From being the world’s first country to set up an Artificial Intelligence Strategy and embracing the Fourth Industrial Revolution, to being consistently named the most generous in the world, to perfecting the science of desalinating precious water resources, to the winning bid for Dubai Expo, to setting up the Barakah Nuclear Plant to building Burj Khalifa and rolling out the driverless Dubai Metro — the annals of history are full of the UAE’s seemingly impossible achievements.

But next Tuesday, it will be a history of different dimensions altogether when the UAE’s Hope Probe enters Martian orbit — not only becoming the first Arab mission to another planet, but also firmly establishing the footprint of young Emirati scientists on the global space map. It is a mission that carries with it not just the goodwill of the UAE, but also the aspirations of millions of people across the entire Arab world in setting up an Arab presence in interplanetary journeys.

First announced in 2014 by His Highness Shaikh Mohammad Bin Rashid Al Maktoum, Vice President and Prime Minister of the UAE and Ruler of Dubai, the Emirates Mars Mission has truly been a beacon of hope amid global health and economic gloom. It has also been a powerful symbol of the UAE’s resilience — the Hope Probe was launched when the world was hit by the coronavirus crisis last year, and yet the pandemic failed to deter the UAE’s determination to carry on with the ambitious space project.

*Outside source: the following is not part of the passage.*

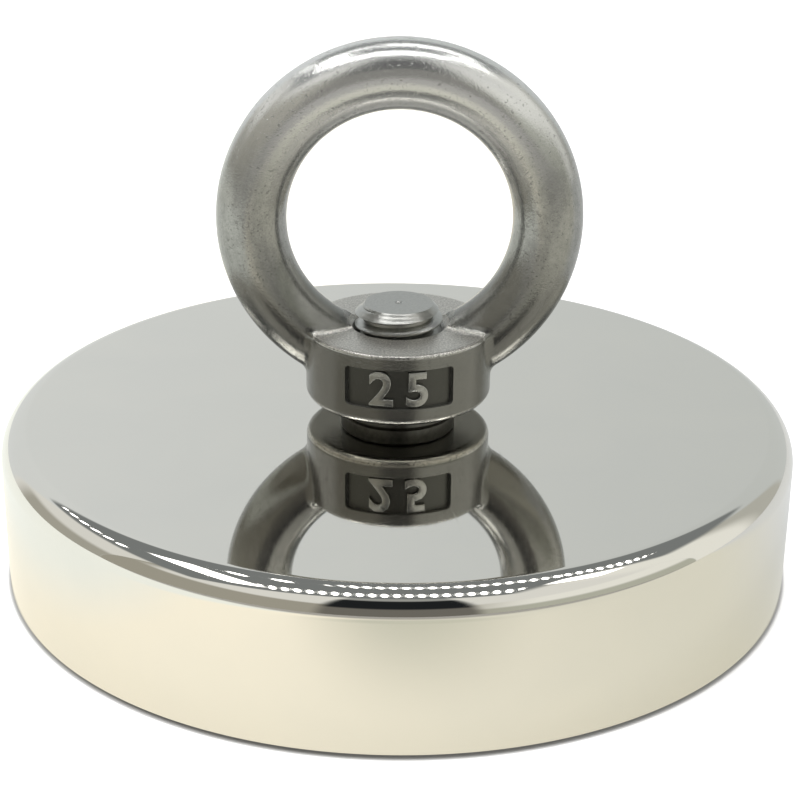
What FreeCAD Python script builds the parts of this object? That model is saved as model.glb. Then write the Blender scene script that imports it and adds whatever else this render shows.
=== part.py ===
import FreeCAD, Part
import math
import os

# A magnet fishing magnet, in millimetres: a steel pot that holds a ring magnet, with an eye nut on a stud.
# The origin is the centre of the magnet's working face, +Z runs up the stud, and the eye faces -Y and +Y.

# Steel pot
POT_RADIUS = 45.0
POT_HEIGHT = 18.0
POT_WALL = 5.5
POT_FLOOR = 6.0
POT_EDGE_ROUND = 3.0
POT_RIM_CHAMFER = 0.5
POT_CORNER_ROUND = 0.8
STUD_HOLE_RADIUS = 5.25
CAVITY_RADIUS = POT_RADIUS - POT_WALL
CAVITY_TOP = POT_HEIGHT - POT_FLOOR

# Ring magnet, and the resin that holds it
MAGNET_OUTER_RADIUS = 38.0
MAGNET_INNER_RADIUS = 13.5
MAGNET_FACE_Z = 0.4
MAGNET_CHAMFER = 0.6
ADHESIVE_THICKNESS = 0.2
RESIN_FACE_Z = 0.6
RESIN_DISH = 0.25
MAGNET_TOP_Z = CAVITY_TOP - ADHESIVE_THICKNESS

# M10 x 1.5 thread, right-hand, with a loose fit between stud and nut
PITCH = 1.5
THREAD_ANGLE = 306.0
FLANK_SLOPE = math.tan(math.radians(30))
FLANK_GAP = 0.045
PITCH_RADIUS = 4.51
STUD_CREST_RADIUS = 4.95
STUD_ROOT_RADIUS = 4.05
NUT_CREST_RADIUS = 4.25
NUT_ROOT_RADIUS = 5.1
ROOT_OVERLAP = 0.1

# Countersunk screw, 30 mm long over its head, whose end is the stud
SCREW_LENGTH = 30.0
SCREW_FACE_Z = 0.8
HEAD_RADIUS = 10.0
HEAD_RIM = 0.5
SHANK_RADIUS = 5.0
SOCKET_ACROSS_FLATS = 6.0
SOCKET_DEPTH = 3.6
STUD_TIP_RADIUS = 3.85
TIP_MARK_RADIUS = 0.5
TIP_MARK_DEPTH = 0.2
HEAD_TOP_Z = SCREW_FACE_Z + HEAD_RIM + HEAD_RADIUS - SHANK_RADIUS
STUD_TOP_Z = SCREW_FACE_Z + SCREW_LENGTH

# Bush that fills the hole of the magnet and seats the screw's head
BUSH_RADIUS = 12.0
BUSH_FACE_Z = 0.4
HEAD_CLEARANCE = 0.3

# Seat ring between the pot and the eye nut
SEAT_RADIUS = 6.5
SEAT_HEIGHT = 2.0
SEAT_CHAMFER = 0.2
SEAT_TOP_Z = POT_HEIGHT + SEAT_HEIGHT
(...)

The primary mission of the probe is to study the climate of the Red Planet and provide scientists around the world with first-of-its kind data. More than 200 Emirati scientists worked on the project, with nearly 34% of them being women. At least 66 components of the probe were manufactured in the UAE. As succinctly summed up by Shaikh Mohammad, the probe “has a 50 per cent success rate in entering Mars’ orbit, but we achieved 90 per cent of our goals in building new knowledge”.

But a far bigger symbolism of the mission — planned to coincide with the UAE’s Golden Jubilee — is that it has inspired an entire country and the whole of Arab world to dream bigger, work harder and achieve higher, empowering Emirati youth with the confidence that the impossible is possible. With its focus on enabling new generations of scientists and innovators, the Mars mission is also a successful role model of how nations can invest on a peaceful and prosperous future.

The UAE has always been a source of hope around the world for generations — helping and healing humanity under the most impossible of circumstances. Next Tuesday, it will take that glorious tradition far beyond the realms of Earth — 493.5 million km to be precise — and say Marhaba Mars.